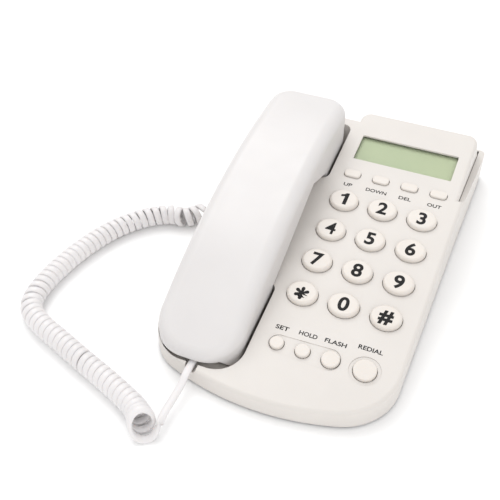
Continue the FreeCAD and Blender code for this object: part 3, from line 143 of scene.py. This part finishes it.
def plastic(name, colour, deeper, rough=0.4, grain=2600.0, relief=0.12, through=0.06):
    """Moulded plastic: spark-eroded grain, faint clouding and a little light inside it."""
    material, tree, shader, place = new_material(name)
    clouds = spread(tree, noise(tree, place, 26.0), 0.0, 1.0)
    blend_colours(tree, clouds, tint(*colour), tint(*deeper), shader.inputs["Base Color"])
    gloss = spread(tree, noise(tree, place, 90.0), rough - 0.05, rough + 0.05)
    tree.links.new(gloss, shader.inputs["Roughness"])
    shader.inputs["Subsurface Weight"].default_value = through
    shader.inputs["Subsurface Radius"].default_value = (0.6, 0.5, 0.4)
    shader.inputs["Subsurface Scale"].default_value = 0.002
    shader.inputs["IOR"].default_value = 1.5
    add_bump(tree, shader, noise(tree, place, grain, 2.0), relief)
    return material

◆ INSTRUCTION
Produce an exact copy of the whole listing.

◆ THE ANSWER
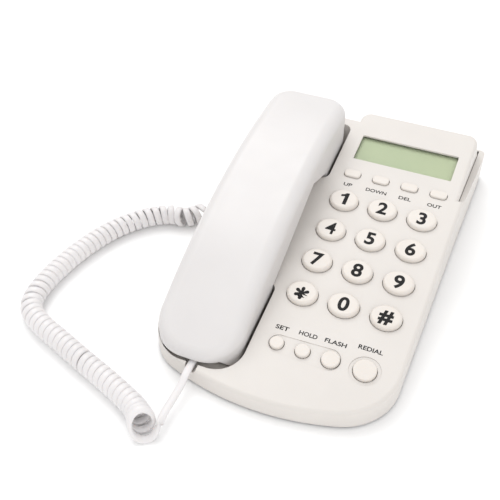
Continue the FreeCAD and Blender code for this object: part 3, from line 143 of scene.py. This part finishes it.
def plastic(name, colour, deeper, rough=0.4, grain=2600.0, relief=0.12, through=0.06):
    """Moulded plastic: spark-eroded grain, faint clouding and a little light inside it."""
    material, tree, shader, place = new_material(name)
    clouds = spread(tree, noise(tree, place, 26.0), 0.0, 1.0)
    blend_colours(tree, clouds, tint(*colour), tint(*deeper), shader.inputs["Base Color"])
    gloss = spread(tree, noise(tree, place, 90.0), rough - 0.05, rough + 0.05)
    tree.links.new(gloss, shader.inputs["Roughness"])
    shader.inputs["Subsurface Weight"].default_value = through
    shader.inputs["Subsurface Radius"].default_value = (0.6, 0.5, 0.4)
    shader.inputs["Subsurface Scale"].default_value = 0.002
    shader.inputs["IOR"].default_value = 1.5
    add_bump(tree, shader, noise(tree, place, grain, 2.0), relief)
    return material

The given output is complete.